Stored data:
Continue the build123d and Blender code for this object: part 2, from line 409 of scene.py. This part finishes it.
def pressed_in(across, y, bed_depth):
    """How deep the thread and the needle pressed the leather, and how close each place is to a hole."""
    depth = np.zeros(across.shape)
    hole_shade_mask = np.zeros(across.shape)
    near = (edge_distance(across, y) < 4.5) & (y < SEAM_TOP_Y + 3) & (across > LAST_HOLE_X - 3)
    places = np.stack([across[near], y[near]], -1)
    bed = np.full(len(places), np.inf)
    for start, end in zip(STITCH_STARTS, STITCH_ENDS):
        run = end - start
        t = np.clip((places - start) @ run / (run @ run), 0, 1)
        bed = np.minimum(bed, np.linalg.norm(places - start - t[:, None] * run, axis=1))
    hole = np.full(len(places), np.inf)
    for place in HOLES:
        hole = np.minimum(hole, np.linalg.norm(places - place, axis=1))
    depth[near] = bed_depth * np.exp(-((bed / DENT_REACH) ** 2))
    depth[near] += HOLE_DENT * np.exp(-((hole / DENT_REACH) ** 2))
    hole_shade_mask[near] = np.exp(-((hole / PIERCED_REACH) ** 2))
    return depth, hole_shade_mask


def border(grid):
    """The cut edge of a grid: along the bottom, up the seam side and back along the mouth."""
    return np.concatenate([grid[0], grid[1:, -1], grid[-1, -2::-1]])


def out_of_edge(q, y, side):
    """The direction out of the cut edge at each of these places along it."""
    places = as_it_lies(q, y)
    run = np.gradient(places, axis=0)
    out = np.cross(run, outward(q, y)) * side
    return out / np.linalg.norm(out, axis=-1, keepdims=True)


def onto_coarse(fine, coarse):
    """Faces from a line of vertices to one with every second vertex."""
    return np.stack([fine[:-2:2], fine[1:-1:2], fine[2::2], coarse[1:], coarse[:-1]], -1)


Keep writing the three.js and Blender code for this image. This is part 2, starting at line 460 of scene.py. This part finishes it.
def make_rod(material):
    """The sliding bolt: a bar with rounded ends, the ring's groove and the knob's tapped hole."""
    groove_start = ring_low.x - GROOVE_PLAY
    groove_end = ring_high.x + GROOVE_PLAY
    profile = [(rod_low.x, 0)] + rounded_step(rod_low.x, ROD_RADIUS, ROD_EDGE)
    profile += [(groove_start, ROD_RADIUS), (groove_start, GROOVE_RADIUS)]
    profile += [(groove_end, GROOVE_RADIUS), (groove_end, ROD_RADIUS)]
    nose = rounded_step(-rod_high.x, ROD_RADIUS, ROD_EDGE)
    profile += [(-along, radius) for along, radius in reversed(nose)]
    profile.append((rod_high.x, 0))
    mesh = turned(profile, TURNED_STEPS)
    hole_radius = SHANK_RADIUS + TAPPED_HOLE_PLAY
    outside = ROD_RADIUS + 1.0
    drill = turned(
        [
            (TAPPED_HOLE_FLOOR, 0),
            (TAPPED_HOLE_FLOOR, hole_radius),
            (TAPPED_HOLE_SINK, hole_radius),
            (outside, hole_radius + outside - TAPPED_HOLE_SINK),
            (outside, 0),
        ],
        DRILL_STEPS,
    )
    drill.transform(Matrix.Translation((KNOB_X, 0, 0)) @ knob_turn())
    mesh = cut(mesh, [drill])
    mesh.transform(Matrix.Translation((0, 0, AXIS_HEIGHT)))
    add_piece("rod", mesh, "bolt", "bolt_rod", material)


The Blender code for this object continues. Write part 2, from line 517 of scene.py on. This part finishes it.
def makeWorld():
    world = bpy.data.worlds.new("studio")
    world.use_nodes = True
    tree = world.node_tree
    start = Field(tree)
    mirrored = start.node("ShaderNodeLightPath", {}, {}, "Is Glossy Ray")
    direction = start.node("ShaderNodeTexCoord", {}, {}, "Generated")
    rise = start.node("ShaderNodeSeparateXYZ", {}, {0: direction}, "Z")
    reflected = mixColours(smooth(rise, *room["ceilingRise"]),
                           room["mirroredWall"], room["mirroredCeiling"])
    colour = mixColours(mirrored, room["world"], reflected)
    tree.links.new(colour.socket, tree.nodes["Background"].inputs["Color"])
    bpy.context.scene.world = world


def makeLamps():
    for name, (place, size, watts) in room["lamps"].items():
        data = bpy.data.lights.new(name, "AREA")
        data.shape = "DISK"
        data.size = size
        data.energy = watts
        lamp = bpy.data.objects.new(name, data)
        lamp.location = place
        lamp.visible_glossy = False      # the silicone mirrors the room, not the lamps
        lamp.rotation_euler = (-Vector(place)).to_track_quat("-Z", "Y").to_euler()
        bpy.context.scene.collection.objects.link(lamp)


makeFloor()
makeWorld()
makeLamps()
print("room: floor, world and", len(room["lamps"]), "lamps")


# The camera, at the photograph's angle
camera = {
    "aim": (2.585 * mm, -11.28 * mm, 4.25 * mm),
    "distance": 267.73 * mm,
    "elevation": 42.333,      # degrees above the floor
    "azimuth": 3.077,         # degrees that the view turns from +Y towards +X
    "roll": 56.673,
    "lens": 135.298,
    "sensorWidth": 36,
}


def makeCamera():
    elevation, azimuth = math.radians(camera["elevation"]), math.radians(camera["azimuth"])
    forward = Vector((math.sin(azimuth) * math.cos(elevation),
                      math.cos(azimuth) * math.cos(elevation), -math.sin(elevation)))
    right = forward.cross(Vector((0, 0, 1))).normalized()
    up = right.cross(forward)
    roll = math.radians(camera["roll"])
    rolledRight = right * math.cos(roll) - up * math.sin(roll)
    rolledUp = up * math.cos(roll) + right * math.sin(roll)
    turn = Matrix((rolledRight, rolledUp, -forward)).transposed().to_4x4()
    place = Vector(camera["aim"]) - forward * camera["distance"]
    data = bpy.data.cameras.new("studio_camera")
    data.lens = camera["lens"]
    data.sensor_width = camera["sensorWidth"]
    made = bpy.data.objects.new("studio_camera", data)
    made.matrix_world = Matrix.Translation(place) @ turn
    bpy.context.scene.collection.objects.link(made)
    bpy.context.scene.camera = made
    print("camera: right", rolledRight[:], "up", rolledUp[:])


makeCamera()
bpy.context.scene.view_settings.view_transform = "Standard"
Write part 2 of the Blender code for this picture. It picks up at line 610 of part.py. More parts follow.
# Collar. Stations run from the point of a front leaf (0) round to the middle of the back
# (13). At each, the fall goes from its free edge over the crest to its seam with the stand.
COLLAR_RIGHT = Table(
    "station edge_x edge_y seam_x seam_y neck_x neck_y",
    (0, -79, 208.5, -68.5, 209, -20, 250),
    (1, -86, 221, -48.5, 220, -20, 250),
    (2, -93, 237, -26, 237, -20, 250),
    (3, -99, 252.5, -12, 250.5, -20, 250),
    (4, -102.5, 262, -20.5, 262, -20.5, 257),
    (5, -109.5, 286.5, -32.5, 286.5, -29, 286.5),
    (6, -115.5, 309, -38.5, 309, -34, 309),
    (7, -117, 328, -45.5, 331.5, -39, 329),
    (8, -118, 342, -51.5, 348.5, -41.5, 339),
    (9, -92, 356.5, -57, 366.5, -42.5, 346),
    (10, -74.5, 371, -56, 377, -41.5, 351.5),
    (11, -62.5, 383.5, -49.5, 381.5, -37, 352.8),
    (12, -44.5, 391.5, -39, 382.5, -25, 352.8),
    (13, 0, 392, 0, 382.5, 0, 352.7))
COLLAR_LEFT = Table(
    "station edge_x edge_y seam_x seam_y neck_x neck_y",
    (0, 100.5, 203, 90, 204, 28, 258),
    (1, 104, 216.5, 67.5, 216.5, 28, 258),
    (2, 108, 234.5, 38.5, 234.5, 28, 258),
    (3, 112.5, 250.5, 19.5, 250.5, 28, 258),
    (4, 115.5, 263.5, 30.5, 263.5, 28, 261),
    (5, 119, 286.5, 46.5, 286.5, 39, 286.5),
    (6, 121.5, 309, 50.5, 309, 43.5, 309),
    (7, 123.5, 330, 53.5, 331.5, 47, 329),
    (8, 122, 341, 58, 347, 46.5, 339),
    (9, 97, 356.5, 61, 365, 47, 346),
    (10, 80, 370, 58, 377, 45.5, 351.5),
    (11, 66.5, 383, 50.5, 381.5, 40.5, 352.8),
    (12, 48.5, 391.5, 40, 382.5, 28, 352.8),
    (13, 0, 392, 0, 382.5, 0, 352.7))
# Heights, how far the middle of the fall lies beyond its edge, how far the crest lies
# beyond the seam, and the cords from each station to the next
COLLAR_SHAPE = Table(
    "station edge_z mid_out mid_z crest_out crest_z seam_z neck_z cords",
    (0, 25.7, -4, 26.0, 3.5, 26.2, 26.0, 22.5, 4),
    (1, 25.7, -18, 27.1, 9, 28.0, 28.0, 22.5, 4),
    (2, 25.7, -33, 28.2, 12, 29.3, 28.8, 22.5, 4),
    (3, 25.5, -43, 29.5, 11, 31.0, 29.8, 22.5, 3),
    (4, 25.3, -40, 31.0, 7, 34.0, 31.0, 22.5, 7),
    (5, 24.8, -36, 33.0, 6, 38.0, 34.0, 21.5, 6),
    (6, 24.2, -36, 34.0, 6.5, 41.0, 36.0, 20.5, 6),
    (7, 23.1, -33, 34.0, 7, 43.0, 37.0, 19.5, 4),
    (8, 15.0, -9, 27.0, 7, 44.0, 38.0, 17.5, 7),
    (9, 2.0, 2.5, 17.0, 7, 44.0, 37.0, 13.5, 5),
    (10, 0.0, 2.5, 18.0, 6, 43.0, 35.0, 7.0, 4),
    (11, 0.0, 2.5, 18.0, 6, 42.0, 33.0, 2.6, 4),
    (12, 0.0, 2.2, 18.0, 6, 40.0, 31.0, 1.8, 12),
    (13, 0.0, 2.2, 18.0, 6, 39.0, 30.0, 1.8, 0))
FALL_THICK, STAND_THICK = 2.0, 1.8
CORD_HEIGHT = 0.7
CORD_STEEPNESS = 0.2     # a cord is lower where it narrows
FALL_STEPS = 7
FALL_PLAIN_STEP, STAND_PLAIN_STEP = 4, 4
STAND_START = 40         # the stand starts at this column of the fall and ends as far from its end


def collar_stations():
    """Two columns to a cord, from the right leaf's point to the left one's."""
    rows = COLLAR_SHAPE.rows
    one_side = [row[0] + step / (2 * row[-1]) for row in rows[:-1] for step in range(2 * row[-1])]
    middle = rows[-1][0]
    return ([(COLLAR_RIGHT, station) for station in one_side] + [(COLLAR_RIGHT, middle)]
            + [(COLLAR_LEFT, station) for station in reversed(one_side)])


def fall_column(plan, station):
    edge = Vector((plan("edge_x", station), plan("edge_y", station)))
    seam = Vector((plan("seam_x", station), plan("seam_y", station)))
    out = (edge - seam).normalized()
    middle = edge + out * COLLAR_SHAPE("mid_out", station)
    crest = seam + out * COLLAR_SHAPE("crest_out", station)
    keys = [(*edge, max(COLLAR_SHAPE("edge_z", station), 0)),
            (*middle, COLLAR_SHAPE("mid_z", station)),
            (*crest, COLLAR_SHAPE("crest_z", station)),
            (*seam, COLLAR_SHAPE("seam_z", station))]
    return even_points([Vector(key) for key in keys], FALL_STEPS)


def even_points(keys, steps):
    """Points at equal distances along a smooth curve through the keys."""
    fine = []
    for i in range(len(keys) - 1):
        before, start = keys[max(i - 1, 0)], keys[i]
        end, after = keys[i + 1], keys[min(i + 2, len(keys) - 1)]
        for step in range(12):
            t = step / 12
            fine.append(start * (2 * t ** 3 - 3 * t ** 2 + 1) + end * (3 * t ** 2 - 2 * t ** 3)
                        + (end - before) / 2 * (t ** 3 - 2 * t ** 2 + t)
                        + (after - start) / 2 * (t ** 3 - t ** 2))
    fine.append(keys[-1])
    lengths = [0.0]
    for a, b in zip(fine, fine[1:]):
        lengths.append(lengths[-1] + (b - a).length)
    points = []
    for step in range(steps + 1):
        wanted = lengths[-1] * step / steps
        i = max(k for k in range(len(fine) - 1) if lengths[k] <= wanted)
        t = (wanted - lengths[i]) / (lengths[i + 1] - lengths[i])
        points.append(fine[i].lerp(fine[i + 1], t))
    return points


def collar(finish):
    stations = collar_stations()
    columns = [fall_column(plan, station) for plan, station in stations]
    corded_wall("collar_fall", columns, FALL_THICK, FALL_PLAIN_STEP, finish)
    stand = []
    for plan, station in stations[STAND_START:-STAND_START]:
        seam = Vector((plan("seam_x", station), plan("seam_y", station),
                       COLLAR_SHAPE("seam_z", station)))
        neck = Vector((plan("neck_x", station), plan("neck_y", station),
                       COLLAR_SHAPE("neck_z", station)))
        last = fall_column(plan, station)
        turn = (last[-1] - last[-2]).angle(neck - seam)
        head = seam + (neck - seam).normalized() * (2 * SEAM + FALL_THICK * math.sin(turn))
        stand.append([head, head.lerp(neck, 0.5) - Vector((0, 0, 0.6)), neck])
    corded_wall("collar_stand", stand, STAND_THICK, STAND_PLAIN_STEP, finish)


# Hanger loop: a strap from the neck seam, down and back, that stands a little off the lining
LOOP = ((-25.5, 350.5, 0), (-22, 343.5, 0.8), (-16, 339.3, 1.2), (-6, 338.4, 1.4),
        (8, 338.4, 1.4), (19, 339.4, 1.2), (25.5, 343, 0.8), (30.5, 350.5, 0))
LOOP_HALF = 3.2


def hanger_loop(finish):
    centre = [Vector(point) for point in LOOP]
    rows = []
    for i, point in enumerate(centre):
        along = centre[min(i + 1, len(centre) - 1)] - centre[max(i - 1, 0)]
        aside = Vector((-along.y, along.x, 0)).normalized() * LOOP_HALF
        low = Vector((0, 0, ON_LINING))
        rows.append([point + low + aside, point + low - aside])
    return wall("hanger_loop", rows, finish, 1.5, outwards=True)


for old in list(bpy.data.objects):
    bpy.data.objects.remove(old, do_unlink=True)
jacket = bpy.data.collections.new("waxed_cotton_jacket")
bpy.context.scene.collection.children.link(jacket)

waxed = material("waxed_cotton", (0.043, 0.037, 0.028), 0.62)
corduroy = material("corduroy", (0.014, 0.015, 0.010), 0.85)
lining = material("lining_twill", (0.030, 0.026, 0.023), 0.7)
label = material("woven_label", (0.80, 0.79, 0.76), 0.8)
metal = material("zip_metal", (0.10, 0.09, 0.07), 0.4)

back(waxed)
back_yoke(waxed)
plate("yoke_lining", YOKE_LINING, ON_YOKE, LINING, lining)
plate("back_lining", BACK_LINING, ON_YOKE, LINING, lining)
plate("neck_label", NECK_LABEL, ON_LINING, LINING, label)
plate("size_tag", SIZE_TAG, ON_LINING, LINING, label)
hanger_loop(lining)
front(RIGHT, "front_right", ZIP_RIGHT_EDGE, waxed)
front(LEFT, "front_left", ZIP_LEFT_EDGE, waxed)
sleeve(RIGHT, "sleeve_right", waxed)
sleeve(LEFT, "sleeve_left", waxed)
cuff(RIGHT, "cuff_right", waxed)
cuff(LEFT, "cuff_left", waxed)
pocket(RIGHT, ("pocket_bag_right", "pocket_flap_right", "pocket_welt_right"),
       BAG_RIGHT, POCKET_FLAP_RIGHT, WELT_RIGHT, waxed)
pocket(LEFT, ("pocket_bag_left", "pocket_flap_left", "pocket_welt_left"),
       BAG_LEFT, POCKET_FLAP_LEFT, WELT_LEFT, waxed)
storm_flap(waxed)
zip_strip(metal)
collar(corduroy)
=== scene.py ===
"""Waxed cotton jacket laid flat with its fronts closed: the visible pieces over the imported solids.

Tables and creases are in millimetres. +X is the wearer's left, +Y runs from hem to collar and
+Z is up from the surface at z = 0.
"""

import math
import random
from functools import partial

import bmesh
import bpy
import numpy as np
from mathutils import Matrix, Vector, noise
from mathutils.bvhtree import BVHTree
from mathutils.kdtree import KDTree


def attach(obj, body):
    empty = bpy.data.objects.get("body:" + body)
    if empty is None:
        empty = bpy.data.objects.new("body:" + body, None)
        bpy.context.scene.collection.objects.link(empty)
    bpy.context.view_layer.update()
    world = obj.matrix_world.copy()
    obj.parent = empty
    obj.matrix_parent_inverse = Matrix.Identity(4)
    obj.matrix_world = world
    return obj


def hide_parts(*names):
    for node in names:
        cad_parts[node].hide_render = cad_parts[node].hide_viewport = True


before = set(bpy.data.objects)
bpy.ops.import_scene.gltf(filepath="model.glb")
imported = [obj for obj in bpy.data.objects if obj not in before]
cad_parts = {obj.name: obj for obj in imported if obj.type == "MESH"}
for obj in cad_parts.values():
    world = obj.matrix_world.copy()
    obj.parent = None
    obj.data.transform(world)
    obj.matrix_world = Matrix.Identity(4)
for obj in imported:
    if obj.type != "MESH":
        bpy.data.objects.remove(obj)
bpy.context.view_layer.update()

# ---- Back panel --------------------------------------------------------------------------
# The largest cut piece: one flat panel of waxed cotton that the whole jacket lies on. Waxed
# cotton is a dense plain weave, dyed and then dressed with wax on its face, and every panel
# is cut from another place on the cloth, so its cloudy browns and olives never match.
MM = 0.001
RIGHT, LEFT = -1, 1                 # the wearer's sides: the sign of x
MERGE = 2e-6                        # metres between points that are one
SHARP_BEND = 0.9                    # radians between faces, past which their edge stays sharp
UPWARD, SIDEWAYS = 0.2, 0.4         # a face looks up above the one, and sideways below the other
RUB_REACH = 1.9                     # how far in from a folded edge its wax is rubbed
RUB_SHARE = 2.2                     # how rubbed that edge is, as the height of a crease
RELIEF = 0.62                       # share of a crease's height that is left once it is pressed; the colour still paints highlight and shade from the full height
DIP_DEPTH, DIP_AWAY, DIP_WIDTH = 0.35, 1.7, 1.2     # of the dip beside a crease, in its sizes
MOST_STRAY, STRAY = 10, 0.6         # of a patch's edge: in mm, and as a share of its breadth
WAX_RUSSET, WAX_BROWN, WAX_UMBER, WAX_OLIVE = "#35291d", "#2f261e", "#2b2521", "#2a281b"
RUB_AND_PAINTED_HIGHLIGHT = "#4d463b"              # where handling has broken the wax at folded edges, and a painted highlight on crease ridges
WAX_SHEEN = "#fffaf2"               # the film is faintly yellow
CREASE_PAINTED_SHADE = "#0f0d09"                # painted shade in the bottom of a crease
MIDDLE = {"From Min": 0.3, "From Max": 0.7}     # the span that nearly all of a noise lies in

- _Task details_
Please copy only these lines, exactly: the first line of the records through the line containing "coarse[1:], coarse[:-1]], -1)", ends included.

- _Output_
Continue the build123d and Blender code for this object: part 2, from line 409 of scene.py. This part finishes it.
def pressed_in(across, y, bed_depth):
    """How deep the thread and the needle pressed the leather, and how close each place is to a hole."""
    depth = np.zeros(across.shape)
    hole_shade_mask = np.zeros(across.shape)
    near = (edge_distance(across, y) < 4.5) & (y < SEAM_TOP_Y + 3) & (across > LAST_HOLE_X - 3)
    places = np.stack([across[near], y[near]], -1)
    bed = np.full(len(places), np.inf)
    for start, end in zip(STITCH_STARTS, STITCH_ENDS):
        run = end - start
        t = np.clip((places - start) @ run / (run @ run), 0, 1)
        bed = np.minimum(bed, np.linalg.norm(places - start - t[:, None] * run, axis=1))
    hole = np.full(len(places), np.inf)
    for place in HOLES:
        hole = np.minimum(hole, np.linalg.norm(places - place, axis=1))
    depth[near] = bed_depth * np.exp(-((bed / DENT_REACH) ** 2))
    depth[near] += HOLE_DENT * np.exp(-((hole / DENT_REACH) ** 2))
    hole_shade_mask[near] = np.exp(-((hole / PIERCED_REACH) ** 2))
    return depth, hole_shade_mask


def border(grid):
    """The cut edge of a grid: along the bottom, up the seam side and back along the mouth."""
    return np.concatenate([grid[0], grid[1:, -1], grid[-1, -2::-1]])


def out_of_edge(q, y, side):
    """The direction out of the cut edge at each of these places along it."""
    places = as_it_lies(q, y)
    run = np.gradient(places, axis=0)
    out = np.cross(run, outward(q, y)) * side
    return out / np.linalg.norm(out, axis=-1, keepdims=True)


def onto_coarse(fine, coarse):
    """Faces from a line of vertices to one with every second vertex."""
    return np.stack([fine[:-2:2], fine[1:-1:2], fine[2::2], coarse[1:], coarse[:-1]], -1)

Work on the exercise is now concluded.